Potty training is an important milestone.
Your child’s milestones are exciting. From the first time they grip your finger with
their oddly powerful little hands to that first word and first step; it’s rewarding and
empowering as a mother to watch your bundle of joy blossom into this real-life little
person. Then potty training comes around.
Now, as far as milestones go, this one might just be the most laborious and here’s
why: potty training requires work from both of you. All previous advancements kind
of happen on your little one’s own time and with his/her own schedule. However, as
parents, we always feel like potty training has a bit of a tight schedule.
Sage Potty Training Tips
Why is there a time schedule? Well, for starters, most schools won’t accept a child
still in diapers to kindergarten. This isn’t true for all institutions, but as far as I
know, your child should be fully independent in the washroom by the time they hit
four years old. This can be daunting, trust me.
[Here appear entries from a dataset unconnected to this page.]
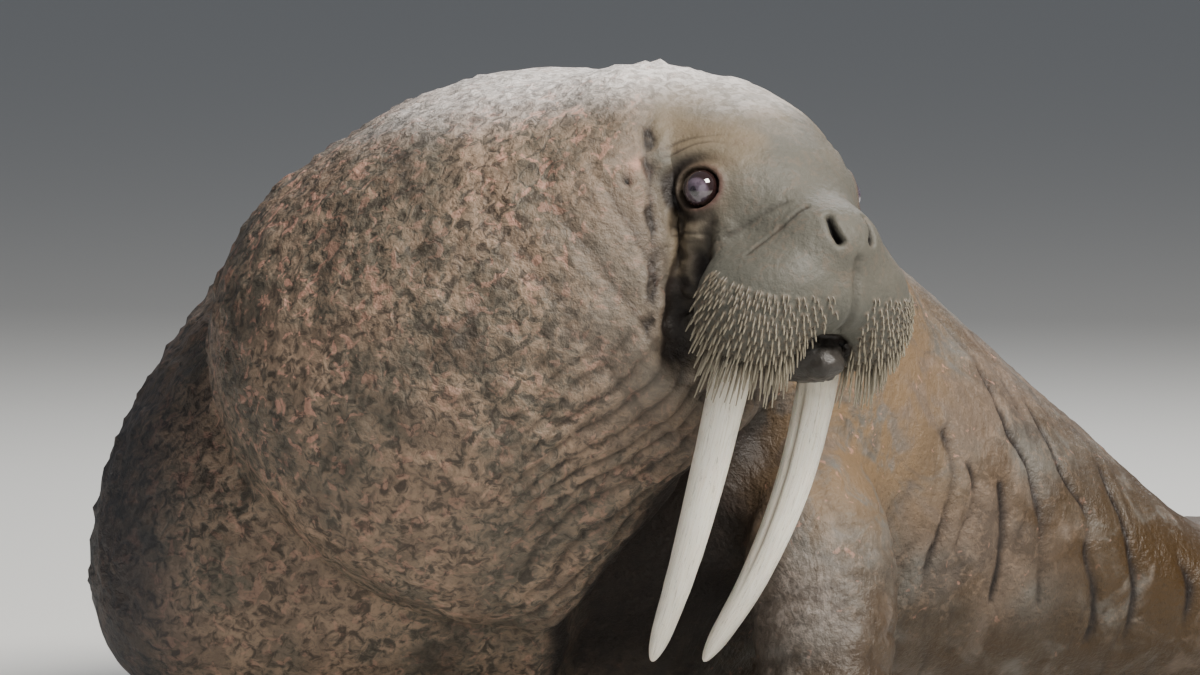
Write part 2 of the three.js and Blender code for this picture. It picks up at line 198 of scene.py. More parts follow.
def off_head(p):
    """How far points of the head's frame are outside its melted forms."""
    outside = np.full(len(p), FAR_OFF)
    for at, half in HEAD_FORMS:
        for way in (1, -1) if at[1] else (1,):
            q = p - np.array(at) * (1, way, 1)
            near = np.linalg.norm(q / half, axis=1)
            steep = np.linalg.norm(q / np.array(half) ** 2, axis=1) + 1e-9
            one = near * (near - 1) / steep
            shared = np.maximum(HEAD_MELT - abs(outside - one), 0) / HEAD_MELT
            outside = np.minimum(outside, one) - shared**2 * HEAD_MELT / 4
    return outside


def downhill(p):
    """The way straight out of the head's forms."""
    step = 5e-4
    slope = np.stack([off_head(p + d) - off_head(p - d) for d in np.eye(3) * step], axis=1)
    return slope / (np.linalg.norm(slope, axis=1)[:, None] + 1e-9)


def onto_head(p):
    """Points moved to the surface of the head's forms."""
    for _ in range(4):
        p = p - downhill(p) * off_head(p)[:, None]
    return p


def reach_out(start, ways, furthest, halvings):
    """How far the surface of the head's forms is from a place inside them, each way."""
    near, far = np.zeros(len(ways)), np.full(len(ways), furthest)
    for _ in range(halvings):
        half_way = (near + far) / 2
        inside = off_head(start + ways * half_way[:, None]) < 0
        near, far = np.where(inside, half_way, near), np.where(inside, far, half_way)
    return near


bm = bmesh.new()
limb(bm, TRUNK, 140, 110, (0.24, 0.09), floor=0, edge=0.96)
limb(bm, NECK, 110, 70, (0.3, 0.2))
chin = limb(bm, CHIN, 40, 30, (0.3, 0.35))
move(chin, from_head([v.co for v in chin]))
skull = bmesh.ops.create_icosphere(bm, subdivisions=6, radius=1)["verts"]
ways = np.array([v.co for v in skull])
distance = reach_out(HEAD_MIDDLE, ways, HEAD_REACH, 26)
move(skull, from_head(HEAD_MIDDLE + ways * distance[:, None]))
for name in LIMBS + ["tail"]:
    before = set(bm.verts)
    bm.from_mesh(frame["nodes"][name].data)
    copied = [v for v in bm.verts if v not in before]
    bmesh.ops.remove_doubles(bm, verts=copied, dist=1e-5)
bm.normal_update()
bmesh.ops.triangulate(bm, faces=bm.faces)
forms = bpy.data.meshes.new("hide_forms")
bm.to_mesh(forms)
bm.free()

melt = bpy.data.objects.new("hide_forms", forms)
bpy.context.scene.collection.objects.link(melt)
remesh = melt.modifiers.new("melt", "REMESH")
remesh.mode = "VOXEL"
remesh.voxel_size = GRAIN
melted = melt.evaluated_get(bpy.context.evaluated_depsgraph_get())
bm = bmesh.new()
bm.from_mesh(melted.to_mesh())
bpy.data.objects.remove(melt)


def places(bm):
    return np.array([v.co for v in bm.verts])


def neighbours(bm):
    bm.verts.index_update()
    return np.array([(e.verts[0].index, e.verts[1].index) for e in bm.edges])


def ease(p, pairs, share, times):
    """Moves each point by its share towards the middle of its neighbours."""
    a, b = pairs.T
    count = np.bincount(np.concatenate((a, b)), minlength=len(p))[:, None]
    for _ in range(times):
        middle = np.stack([
            np.bincount(a, p[b, k], len(p)) + np.bincount(b, p[a, k], len(p)) for k in range(3)
        ], axis=1) / count
        p = p + (middle - p) * share[:, None]
    return p


def from_form(p, stations, lift=(0, 0, 1)):
    """Each point's run along a limb, its turn round it, how many radii off, and the radius."""
    middles, halves = zip(*stations)
    t = np.linspace(0, 1, 240)
    line = through(middles, t)
    along, side, top = sides(middles, t, lift)
    stride = 6
    best = np.argmin(((p[:, None, :] - line[None, ::stride]) ** 2).sum(2), axis=1) * stride
    for stride in (3, 1):
        tries = np.clip(best[:, None] + np.arange(-2, 3) * stride, 0, len(t) - 1)
        off = ((p[:, None, :] - line[tries]) ** 2).sum(2)
        best = tries[np.arange(len(p)), np.argmin(off, axis=1)]
    d = p - line[best]
    size = through(halves, t)[best]
    s, u = (d * side[best]).sum(1), (d * top[best]).sum(1)
    run = np.concatenate(([0], np.cumsum(np.linalg.norm(np.diff(line, axis=0), axis=1))))[best]
    run = run + (d * along[best]).sum(1)
    ring = np.hypot(s / size[:, 0], u / np.where(u > 0, size[:, 1], size[:, 2]))
    return run, np.arctan2(u, s), ring, size.mean(1)


def soft(x, low, high):
    """0 below low, 1 above high, and smooth in between."""
    w = np.clip((x - low) / (high - low), 0, 1)
    return w * w * (3 - 2 * w)


def bell(x, middle, width):
    """1 where x is the middle, and falling smoothly to 0 within about two widths."""
    return np.exp(-(((x - middle) / width) ** 2))


def waves(x, spacing):
    """1, down to 0 and back again once in each spacing."""
    return 0.5 + 0.5 * np.cos(x * 2 * math.pi / spacing)


def mottle(p, size, seed):
    """Smooth random numbers, about -1 to 1, in blobs of a given size."""
    cells, contrast = 32, 1.7
    table = np.random.default_rng(seed).uniform(-1, 1, (cells, cells, cells))
    q = np.asarray(p) / size
    cell = np.floor(q).astype(int)
    w = q - cell
    w = w * w * (3 - 2 * w)
    total = np.zeros(len(q))
    for corner in np.ndindex(2, 2, 2):
        share = np.prod(np.where(corner, w, 1 - w), axis=1)
        i, j, k = ((cell + corner) % cells).T
        total += share * table[i, j, k]
    return total * contrast


def near_line(p, line):
    """Distance from points to a smooth line through a few places."""
    line = through(line, np.linspace(0, 1, 8 * len(line)))
    best = np.full(len(p), FAR_OFF)
    for a, b in zip(line, line[1:]):
        w = np.clip(((p - a) @ (b - a)) / ((b - a) @ (b - a)), 0, 1)
        best = np.minimum(best, np.linalg.norm(p - a - w[:, None] * (b - a), axis=1))
    return best


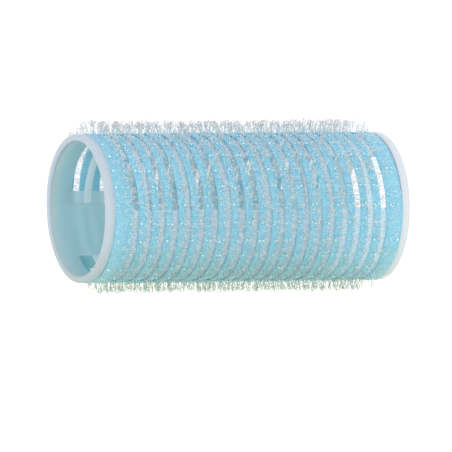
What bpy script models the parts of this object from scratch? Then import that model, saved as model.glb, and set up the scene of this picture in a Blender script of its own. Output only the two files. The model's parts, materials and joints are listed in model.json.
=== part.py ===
"""Self-grip hair roller in the 28 mm colour-code size, lying along X.

Run it with: blender --background --python part.py
Sizes are named in millimetres, and point() turns them into metres.
The origin is the middle of the bore, +X runs along the roller and +Z points up.
Angles around the roller are in degrees, start at +Y and rise towards +Z.
"""
import math

import bmesh
import bpy

MM = 0.001

# Overall sizes
OVERALL_LENGTH = 63.0
BASE_DIAMETER = 28.0        # over the end rings and over the sleeve's ground bands
BORE_DIAMETER = 25.4

# Moulded core: ribs and solid strips around rows of windows
CORE_WALL = 0.65
WINDOW_ROWS = 13
WINDOW_WIDTH = 2.88         # along the axis
RIB_WIDTH = 1.35
WINDOWS_AROUND = 3
POCKET_START = 4.7          # the first window's first edge
LEDGE_BEFORE = 10.3         # a thin web is left at both ends of each opening
OPENING_ANGLE = 46.9
LEDGE_AFTER = 14.7
LEDGE_THICKNESS = 0.3
WALL_STEP = 12.1            # longest flat of the wall, in degrees

# End rings
RING_WIDTH = 1.7
RING_LAP = 0.65             # how far a ring reaches over the core's end
RING_CORNER = 0.4
CORNER_STEPS = 3            # flats in each rounded corner

# Hook sleeve: clear crossing threads, ground bands over them and a pile row on each band
BAND_COUNT = 19             # narrow bands, between the two wide ones at the edges
GAP_WIDTH = 1.15
EDGE_BAND_WIDTH = 3.4
THREAD_THICKNESS = 0.1
THREAD_ANGLE = 1.6
PILE_HEIGHT = 2.4           # from the bands to the hook tips
PILE_SIDES = 24
PILE_FOOT_INSET = 0.05      # from the band's edges to the foot of the pile
PILE_TIP_INSET = 0.3        # from the band's edges to the tips of the pile

# Clearances
FIT = 0.05                  # between neighbouring pieces
THREAD_FIT = 0.03           # above and below the crossing threads

# Shading: edges sharper than this stay crisp
SHARP_EDGE = 35.0


def clear_scene():
    for obj in list(bpy.data.objects):
        bpy.data.objects.remove(obj, do_unlink=True)


def make_material(name, colour, roughness, alpha=1.0):
    material = bpy.data.materials.new(name)
    material.use_nodes = True
    shader = material.node_tree.nodes["Principled BSDF"]
    shader.inputs["Base Color"].default_value = (*colour, 1.0)
    shader.inputs["Roughness"].default_value = roughness
    shader.inputs["Metallic"].default_value = 0.0
    shader.inputs["Alpha"].default_value = alpha
    material.diffuse_color = (*colour, alpha)
    return material


def add_object(name, bm, material):
    """Makes an object of the finished body, with its round faces shaded smooth"""
    bmesh.ops.recalc_face_normals(bm, faces=bm.faces)
    mesh = bpy.data.meshes.new(name)
    bm.to_mesh(mesh)
    bm.free()
    mesh.materials.append(material)
    mesh.shade_smooth()
    mesh.set_sharp_from_angle(angle=math.radians(SHARP_EDGE))
    obj = bpy.data.objects.new(name, mesh)
    bpy.context.scene.collection.objects.link(obj)


def point(x, radius, angle):
    turn = math.radians(angle)
    return (x * MM, radius * math.cos(turn) * MM, radius * math.sin(turn) * MM)


def half_step(angles):
    """Half of the widest step between neighbouring angles"""
    steps = [after - before for before, after in zip(angles, angles[1:] + [angles[0] + 360.0])]
    return max(steps) / 2


def outside_of(radius, angles):
    """The corner radius of a ring whose flat sides just clear a circle of the given radius"""
    return radius / math.cos(math.radians(half_step(angles)))


def cell_body(name, stations, angles, radii, filled, material):
    """Makes one closed body of the filled cells between stations, angles and radii"""
    bm = bmesh.new()
    turns = len(angles)
    corners = {}

    def corner(i, j, k):
        key = (i, j % turns, k)
        if key not in corners:
            corners[key] = bm.verts.new(point(stations[i], radii[k], angles[j % turns]))
        return corners[key]

    def is_solid(i, j, k):
        inside = 0 <= i < len(stations) - 1 and 0 <= k < len(radii) - 1
        return inside and filled(i, j % turns, k)

    def add_face(*places):
        bm.faces.new([corner(*place) for place in places])

    for i in range(len(stations) - 1):
        for j in range(turns):
            for k in range(len(radii) - 1):
                if not is_solid(i, j, k):
                    continue
                for side in (0, 1):
                    step = 2 * side - 1
                    x, a, r = i + side, j + side, k + side
                    if not is_solid(i + step, j, k):
                        add_face((x, j, k), (x, j + 1, k), (x, j + 1, k + 1), (x, j, k + 1))
                    if not is_solid(i, j + step, k):
                        add_face((i, a, k), (i + 1, a, k), (i + 1, a, k + 1), (i, a, k + 1))
                    if not is_solid(i, j, k + step):
                        add_face((i, j, r), (i + 1, j, r), (i + 1, j + 1, r), (i, j + 1, r))
    bmesh.ops.dissolve_limit(bm, angle_limit=math.radians(0.5), verts=bm.verts, edges=bm.edges)
    add_object(name, bm, material)


def turned_ring(name, profile, angles, material):
    """Carries a closed profile of (x, radius) points around the axis"""
    bm = bmesh.new()
    loops = [[bm.verts.new(point(x, radius, angle)) for x, radius in profile]
             for angle in angles]
    for here, there in zip(loops, loops[1:] + loops[:1]):
        for i in range(len(profile)):
            bm.faces.new([here[i - 1], here[i], there[i], there[i - 1]])
    add_object(name, bm, material)


def corner_arc(x, radius, size, start):
    """A rounded corner of a profile: a quarter circle, clockwise from the start angle"""
    turns = [math.radians(start - 90.0 * step / CORNER_STEPS) for step in range(CORNER_STEPS + 1)]
    return [(x + size * math.cos(turn), radius + size * math.sin(turn)) for turn in turns]


def core_columns():
    """The angles that divide the core, and what lies after each of them"""
    columns = []
    for sector in range(WINDOWS_AROUND):
        width = 360.0 / WINDOWS_AROUND
        strip_angle = width - LEDGE_BEFORE - OPENING_ANGLE - LEDGE_AFTER
        start = POCKET_START + sector * width
        for kind, span in (("ledge", LEDGE_BEFORE), ("opening", OPENING_ANGLE),
                           ("ledge", LEDGE_AFTER), ("strip", strip_angle)):
            count = math.ceil(span / WALL_STEP)
            columns += [(start + span * step / count, kind) for step in range(count)]
            start += span
    return columns


def make_core(columns, bore_radius, core_radius, core_end):
    """A tube with rows of windows, each window with a thin web at both ends"""
    pitch = WINDOW_WIDTH + RIB_WIDTH
    first_window = -(WINDOW_ROWS * pitch - RIB_WIDTH) / 2
    stations = [-core_end]
    for row in range(WINDOW_ROWS):
        stations.append(first_window + row * pitch)
        stations.append(first_window + row * pitch + WINDOW_WIDTH)
    stations.append(core_end)

    def filled(i, j, k):
        kind = columns[j][1]
        is_rib = i % 2 == 0
        is_web = kind == "ledge" and k == 1
        return is_rib or kind == "strip" or is_web

    radii = [bore_radius, core_radius - LEDGE_THICKNESS, core_radius]
    angles = [angle for angle, kind in columns]
    material = make_material("milky_polypropylene", (0.62, 0.72, 0.76), 0.38, 0.8)
    cell_body("core_tube", stations, angles, radii, filled, material)


def make_end_rings(angles, bore_radius, core_radius, core_end):
    """Rings flush with the bore and with the bands, stepped to lap over the core's ends"""
    end = OVERALL_LENGTH / 2
    base_radius = BASE_DIAMETER / 2
    corner_x = end - RING_CORNER
    lap_radius = core_radius + FIT
    profile = [(end - RING_WIDTH, base_radius)]
    profile += corner_arc(corner_x, base_radius - RING_CORNER, RING_CORNER, 90.0)
    profile += corner_arc(corner_x, bore_radius + RING_CORNER, RING_CORNER, 0.0)
    profile += [(core_end + FIT, bore_radius), (core_end + FIT, lap_radius),
                (end - RING_WIDTH, lap_radius)]
    material = make_material("ring_polypropylene", (0.70, 0.73, 0.80), 0.32)
    for name, side in (("left_end_ring", -1), ("right_end_ring", 1)):
        turned_ring(name, [(side * x, radius) for x, radius in profile], angles, material)


def make_crossing_threads(angles, inner_radius, half_length):
    """Clear threads along the sleeve, joined by a hoop at each end"""
    divisions = []
    for here, after in zip(angles, angles[1:] + [angles[0] + 360.0]):
        middle = (here + after) / 2
        divisions += [(here, False), (middle - THREAD_ANGLE / 2, True),
                      (middle + THREAD_ANGLE / 2, False)]
    hoop = half_length - EDGE_BAND_WIDTH
    stations = [-half_length, -hoop, hoop, half_length]

    def filled(i, j, k):
        return i != 1 or divisions[j][1]

    radii = [inner_radius, inner_radius + THREAD_THICKNESS]
    material = make_material("clear_thread", (0.75, 0.85, 0.9), 0.2, 0.4)
    cell_body("sleeve_crossing_threads", stations, [angle for angle, is_thread in divisions],
              radii, filled, material)


def band_spans(half_length):
    """Name, start and end of every ground band, from left to right"""
    inner_length = 2 * (half_length - EDGE_BAND_WIDTH) - GAP_WIDTH
    pitch = inner_length / BAND_COUNT
    first = -half_length + EDGE_BAND_WIDTH + GAP_WIDTH
    spans = [("left_edge", -half_length, -half_length + EDGE_BAND_WIDTH)]
    for number in range(BAND_COUNT):
        start = first + number * pitch
        spans.append((f"{number + 1:02d}", start, start + pitch - GAP_WIDTH))
    spans.append(("right_edge", half_length - EDGE_BAND_WIDTH, half_length))
    return spans


def make_bands(spans, angles, inner_radius):
    """The sleeve's blue ground bands, flush with the end rings"""
    material = make_material("blue_ground_bands", (0.28, 0.60, 0.76), 0.7)
    outer_radius = BASE_DIAMETER / 2
    for name, start, stop in spans:
        profile = [(start, inner_radius), (stop, inner_radius),
                   (stop, outer_radius), (start, outer_radius)]
        turned_ring("ground_band_" + name, profile, angles, material)


def make_hook_rows(spans):
    """A ring for the hooks of each band, with a flat side straight below"""
    material = make_material("clear_hooks", (0.80, 0.84, 0.86), 0.2, 0.45)
    angles = [(side + 0.5) * 360.0 / PILE_SIDES for side in range(PILE_SIDES)]
    foot_radius = outside_of(BASE_DIAMETER / 2 + FIT, angles)
    tip_radius = outside_of(BASE_DIAMETER / 2 + PILE_HEIGHT, angles)
    for name, start, stop in spans:
        profile = [(start + PILE_FOOT_INSET, foot_radius), (stop - PILE_FOOT_INSET, foot_radius),
                   (stop - PILE_TIP_INSET, tip_radius), (start + PILE_TIP_INSET, tip_radius)]
        turned_ring("hook_row_" + name, profile, angles, material)


def build():
    columns = core_columns()
    angles = [angle for angle, kind in columns]
    bore_radius = BORE_DIAMETER / 2
    core_radius = bore_radius + CORE_WALL
    ring_face = OVERALL_LENGTH / 2 - RING_WIDTH
    core_end = ring_face + RING_LAP
    make_core(columns, bore_radius, core_radius, core_end)
    make_end_rings(angles, bore_radius, core_radius, core_end)

    half_sleeve = ring_face - FIT
    thread_radius = core_radius + THREAD_FIT
    band_radius = outside_of(thread_radius + THREAD_THICKNESS + THREAD_FIT, angles)
    spans = band_spans(half_sleeve)
    make_crossing_threads(angles, thread_radius, half_sleeve)
    make_bands(spans, angles, band_radius)
    make_hook_rows(spans)


clear_scene()
build()
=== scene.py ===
"""Looks of a self-grip hair roller: a milky windowed core with two end rings, in a sleeve of
light-blue knitted bands, clear crossing threads and clear nylon hooks. Lengths are in metres.
Angles around the roller start at +Y and rise towards +Z, as in the frame.
"""
import json
import math
import random
from types import SimpleNamespace

import bmesh
import bpy
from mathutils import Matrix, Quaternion, Vector

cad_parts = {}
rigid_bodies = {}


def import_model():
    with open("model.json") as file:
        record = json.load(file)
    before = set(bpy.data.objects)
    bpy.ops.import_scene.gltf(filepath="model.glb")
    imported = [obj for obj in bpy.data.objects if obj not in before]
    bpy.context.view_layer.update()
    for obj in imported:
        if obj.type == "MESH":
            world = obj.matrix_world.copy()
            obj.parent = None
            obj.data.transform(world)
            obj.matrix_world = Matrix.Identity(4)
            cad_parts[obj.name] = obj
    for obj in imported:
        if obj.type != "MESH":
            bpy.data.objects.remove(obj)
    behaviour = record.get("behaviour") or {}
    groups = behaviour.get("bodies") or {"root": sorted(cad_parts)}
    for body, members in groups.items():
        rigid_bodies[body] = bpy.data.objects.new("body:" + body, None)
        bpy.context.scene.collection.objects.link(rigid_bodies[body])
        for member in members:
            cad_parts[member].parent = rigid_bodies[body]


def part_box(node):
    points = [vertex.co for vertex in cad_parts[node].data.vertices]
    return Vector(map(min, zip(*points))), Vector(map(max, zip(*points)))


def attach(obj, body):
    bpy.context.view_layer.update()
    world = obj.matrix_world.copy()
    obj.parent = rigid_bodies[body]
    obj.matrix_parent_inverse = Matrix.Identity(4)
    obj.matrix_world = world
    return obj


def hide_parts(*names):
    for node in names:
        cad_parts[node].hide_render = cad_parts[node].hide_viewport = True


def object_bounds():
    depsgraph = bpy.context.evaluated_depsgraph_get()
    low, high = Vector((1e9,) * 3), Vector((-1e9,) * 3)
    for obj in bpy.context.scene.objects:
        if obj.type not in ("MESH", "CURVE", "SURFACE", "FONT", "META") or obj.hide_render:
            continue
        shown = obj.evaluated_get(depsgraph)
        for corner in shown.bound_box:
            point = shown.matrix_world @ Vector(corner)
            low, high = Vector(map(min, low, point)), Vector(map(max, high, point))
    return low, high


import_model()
cad_low, cad_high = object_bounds()
mm = 0.001

# --- Core -------------------------------------------------------------------------------------
# The real core is one thin moulding of milky polypropylene: collars, ribs and three solid strips
# around rows of windows, with a thin web at both ends of each window. The mesh is the filled cells
# of a grid wrapped round the axis, with its edges softened.

bore_radius = 12.7 * mm
core_radius = 13.35 * mm
core_reach = 0.45 * mm  # how far each end goes into its ring
core_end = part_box("core_tube")[1].x + core_reach
web_thickness = 0.3 * mm
window_rows = 13
window_width = 2.88 * mm
rib_width = 1.35 * mm
first_sector = 4.7  # degrees, as are the spans of what each third of the core holds
sector = 120.0
sector_parts = (("web", 10.3, 4), ("opening", 46.9, 16), ("web", 14.7, 5), ("strip", 48.1, 16))


def ring_point(x, radius, angle):
    return (x, radius * math.cos(angle), radius * math.sin(angle))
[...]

Try not to panic too much, though. And on a personal level, I can only offer my own
personal anecdotes on how to potty train a boy, but I tend to think it’s similar for a
girl (save for the whole standing and peeing and messes…oh the messes #boymom).
One of the most prolific things I ever heard as a mother preparing to potty train my
child was this: “It will happen when it’s supposed to, and that will be right on
schedule, so trust your child.”
The Ideal Potty Training Age
Does that mean your child will suddenly be diaper free at 1 year old? Highly
unlikely, but it is possible that by the time your girl or boy is 2-3 they will be
successful in using the toilet solo, as was the case with my boy.
Did he do it at such a young age because he was ready? I’d like to think so because
he was no longer wetting his diaper during the night, but I also had a personal
agenda to follow: I was recently separated, had just sold my house and was moving
into a smaller condo with my toddler. I’d sold his crib, bought him a big-boy bed and
refused to eat up precious limited condo space with boxes of diapers. So, he had
until I moved out of the house to learn to use the bathroom. He was 2 ½ years old.
Prior to this countdown to toilet use, I’d purchased a stand-alone “toilet” for him
that I kept out in the open for him to use as he saw fit. I also got a smaller seat attachment
for the actual toilet, along with a step, in case he felt the need to use that.
Potty Training Gizmos: Worth It?
The stand-alone toilet was useless for my boy. He used it once, then announced he
hated it and never went near it again. So, that was money well wasted. However, the
seat attachment was a lifesaver, and traveled with me in the car most of the time,
just in case.
I refused to use YouTube videos/songs to bribe or educated my son on how to use
the bathroom, but I did let him come to the washroom with me and watch me use
the toilet. Sure, we have different bits, but I needed him to understand the
fundamentals, and I think it worked. And if you do use songs like Daniel the Tiger or
Sesame Street, then that’s all right too; each child and parenting technique to potty
training is unique and there is no “wrong” way to do it.
When I thought my boy was fully aware of how a toilet worked and why it was used,
I decided to nip the toilet training in the bud in one weekend.
Potty Training in 3 Days
As I mentioned above, I was living in the house we had just sold, and it was
relatively void of furniture as I’d either sold pieces or my ex had left with items. So,
with a mostly empty house, I decided to use the pants-free method.
Starting Friday night after work, my decidedly amused son was allowed to walk
around the house with no pants and no underwear on. Of course, to sleep, he had a
nighttime pull-up on, but during the day he wore nothing.
By midday, on Saturday he was marching himself upstairs to use the bathroom to
pee and poop. No prompting from mom, though I will admit I rewarded him with
chocolate mini eggs after the deed was done, which I think helped a great deal, as
well. And I had zero accidents in the house. The idea of being exposed created a
sense of humility in him (in a healthy way) that encouraged him to take care of his
business in the privacy of the bathroom instead of in the corner of the living room.
Will this method work for every child?
I don’t know, as I’ve only tried this method
with my own son.
I have friends who used a chart method with stickers and a
reward system. Another used a timed schedule and brought their child to the
washroom every hour to sit them on the toilet and wait. And yet another waited
until her son physically walked up to her and said, “Mommy, I used the potty, so I’m
done with diapers.” And that was that.
Of course, it doesn’t end there, and it will still be quite some time before the
“MOMMY! I’M DONE!” calls from the washroom (and that means public washrooms,
too) stop, as you’ll still be on duty for wipes and then later on to check the validity of
the child’s wipes. But it’s a definite step in the right independent direction.
The Key to Potty Training
As is the case with most mothering, there is no right or wrong way to do it. Potty
training will be as unique as your child, and you will find the right method when the
But be patient, talk with your child, encourage them, and make it fun.